Why the words are load-bearing
I learned this by getting it backwards. For six months I ran a fleet of agents with a coordination layer in the middle, and I told myself the coordination layer was the orchestrator. It was not. It was a framework pretending to be intelligence, and every week it produced a fresh class of bug where one agent could not tell what another had decided. I tore the whole thing down and rebuilt around one model in a loop. The teardown was a vocabulary correction. Once I stopped calling the framework an orchestrator, the second, third, and fortieth agents stopped looking necessary. Cognition reached the same place from the data side in Don't Build Multi-Agents: coordination between agents is where the decisions silently conflict.
The shape that survived is the one I still run. The model orchestrates. The harness runs the loop. The workflow engine executes. The intelligence sits in exactly one layer, and everything else is bookkeeping.
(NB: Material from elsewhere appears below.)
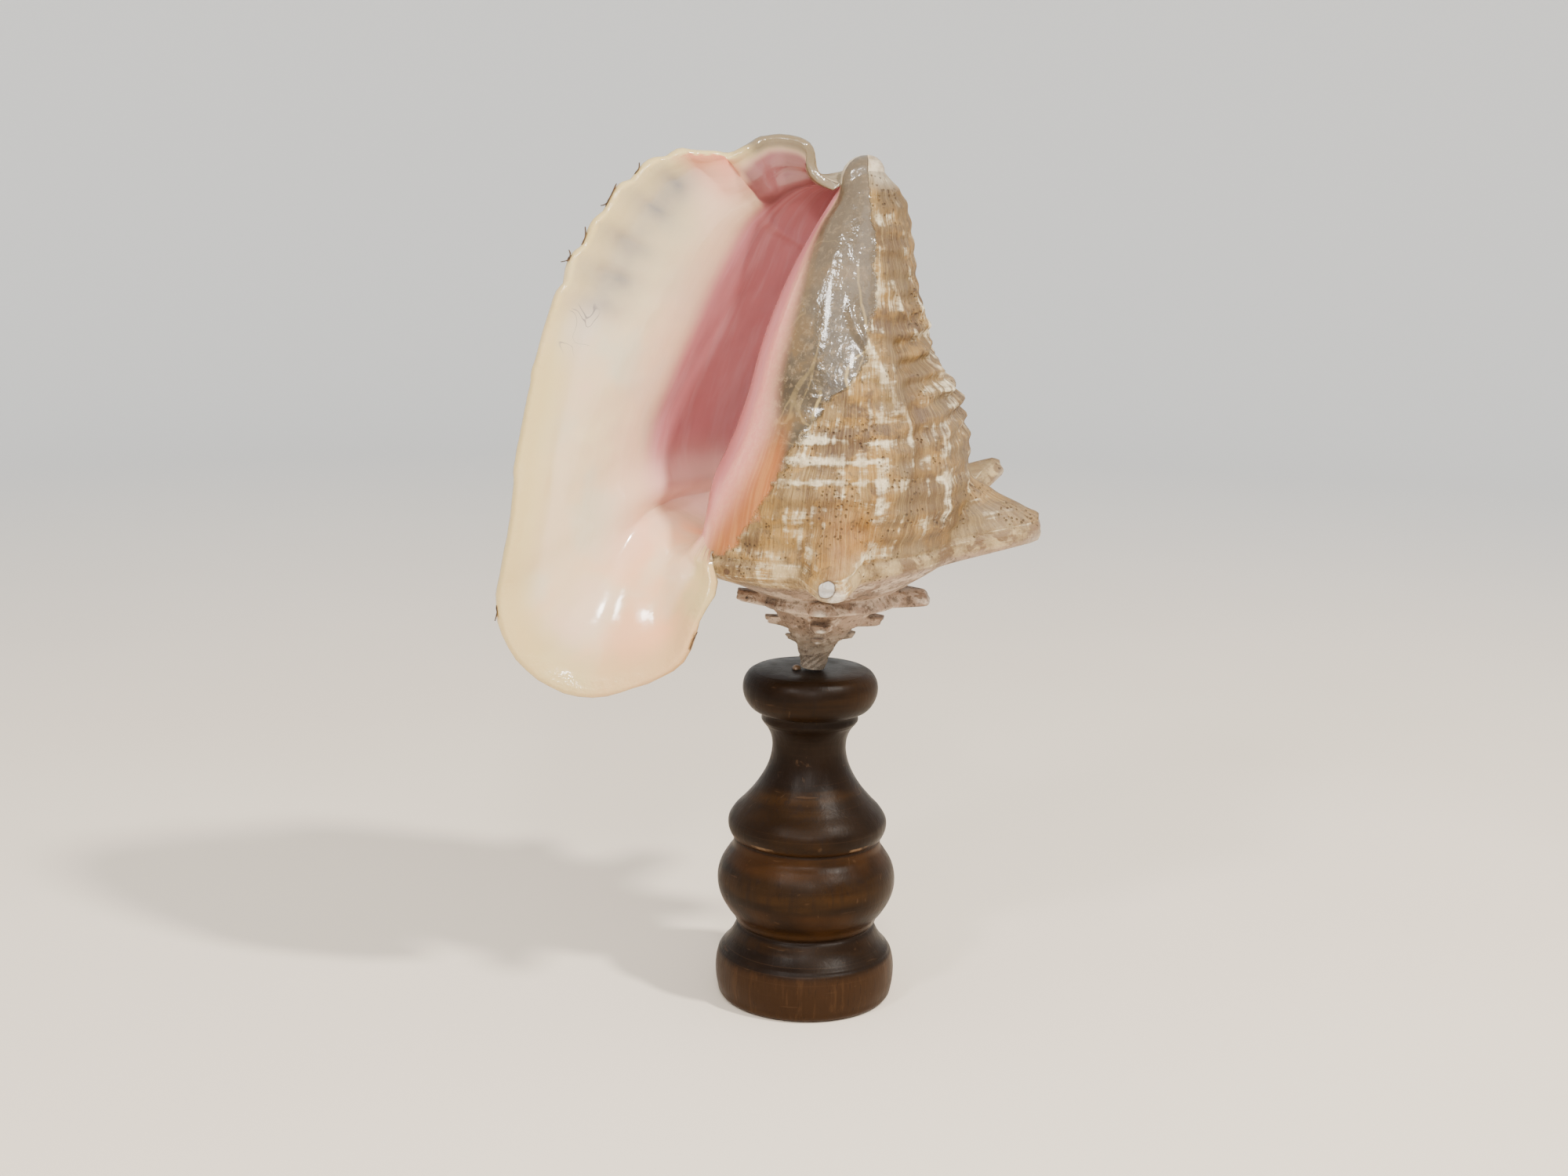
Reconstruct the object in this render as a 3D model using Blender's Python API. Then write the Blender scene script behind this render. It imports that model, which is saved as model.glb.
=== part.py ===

If you are sketching your own system this week, label every box with a single question: does this box decide, or does it execute? Exactly one of them should decide, and it should be the model. The day you cannot tell your orchestrator from your workflow engine is the day you start adding agents you do not need.
Some operational details in these essays have been changed for narrative or privacy reasons. The arguments, the numbers, and the lessons are real.